Но вот что особенно для шулера характерно. В книге он изображает некоторое сомнение относительно "стойкой легенды": "Это показалось мне очень странным". Более того, там он заявляет для начала: "Нет, этот железный человек не повел бы себя, как нервная барышня". А по телевидению уже безо всяких сомнений, без малейших колебаний объявил: "Бежал Сталин из Кремля!" Почему такое вроде бы расхождение? О, здесь тонкий расчет! Вполне достойный лжеца первой гильдии… Книга-то вышла тиражом лишь 50 тысяч экземпляров, да еще найдется ли хоть 10 тысяч охотников прочитать 640 страниц невежественной злобной тягомотины. Другое дело — телевизионная аудитория. Это десятки миллионов человек, у которых нет под руками ни журнала посетителей сталинского кабинета, ни других исторических документов. Да, порой Радзинский может сказать кое-что и правдиво, справедливо, но — лишь тиражом районной газеты, чтобы потом многомиллионным тиражом опровергнуть это и внушить вам совсем другое.
Однако беснование продолжается: "29 и 30 июня записей в журнале нет. Сталин отсутствовал в Кремле и вернулся только…" Только через месяц? Нет, "только 1 июля", т. е. на другой день после 30 июня. Выходит, если и отсутствовал, то лишь один-единственный день. Но, как ни крути, и этого не получается. 29 июня записей действительно нет. Но в этот день, по воспоминаниям Жукова, "И. В. Сталин дважды приезжал в Наркомат обороны" (т. 2, с. 40). Значит, был в Москве, но другие неотложные дела не позволили ему принимать посетителей. Ведь как просто и естественно, однако писатель-сердцевед опять ничего не соображает! И право, ничего удивительного, если он с извечным апломбом заявит: "Это не Сталин приезжал, а его двойник. Мне один железнодорожник рассказывал".
И 30 июня тоже записей нет. Но достоверно известно, что в этот день был создан Государственный Комитет Обороны во главе со Сталиным. Мог он быть создан без участия его главы? Вспомни, Эдик: даже собрание дачного кооператива, где мы оба состоим, не может состояться без его председателя… Кроме того, из воспоминаний Жукова видно, что именно 30 июня Сталин позвонил ему в Генштаб и приказал вызвать командующего Западным фронтом генерала армии Д. Г. Павлова (т. 2, с. 42). А еще, по тем же воспоминаниям, в тот же самый день 30 июня назначил начальником штаба Северо-Западного фронта Н. Ф. Ватутина. Только в состоянии собачьей старости можно все это назвать "совершенным бездействием".

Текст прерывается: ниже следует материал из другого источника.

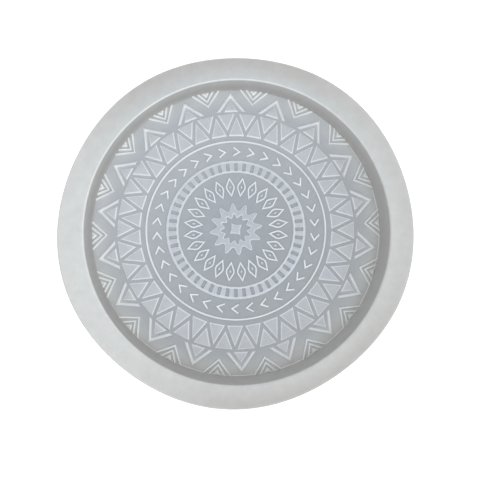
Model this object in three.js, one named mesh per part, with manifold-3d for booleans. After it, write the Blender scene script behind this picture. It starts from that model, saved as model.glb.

Странно, что в доказательство "стойкой легенды" автор не указал еще и на то, что именно в первые, самые трагические дни войны вдобавок к тем высшим должностям Генерального секретаря ЦК партии и Председателя Совета Народных Комиссаров, которые он уже занимал, Сталин взвалил на себя еще важнейшие обязанности председателя ГКО, народного комиссара обороны и Верховного Главнокомандующего, т. е. принял полную личную ответственность за все. Что стоило Радзинскому заявить, что это, мол, он в паническом беспамятстве и в шоковом безрассудстве хватал высокие должности, не соображая, что делает. Где видано, дескать, такое поведение среди нормальных цивилизованных людей. Вон царь-то наш Николай, воспитанный человек, как только запахло жареным, так тотчас и скинул с себя безропотно должность не только Верховного Главнокомандующего, но и государя-императора да еще помазанника Божьего. Скинул и удрал от них…
А чем еще занимался Сталин в первые дни войны, кроме паники, хватания высоких должностей и укрывательства на Ближней даче? А еще, уверяет сердцевед, в редкие минуты просветления он на всех орал, обвинял в неудачах, грозил расправой. Это откуда ж известно? Должно быть, папа Радзинского гулял под кремлевскими окнами и сам все слышал своими ушами. Но вот что писал знаменитый авиаконструктор А. С. Яковлев:
"В первые месяцы войны мы находились под впечатлением неудач, наши войска отступали, все было очень тяжело. Но Сталин никогда не показывал вида, что ему тяжело. Я никогда не замечал у него растерянности, наоборот, казалось, что настроение у него доброе, отношение к людям терпимое". Кому же верить — литературному налетчику или человеку, чья репутация безупречна?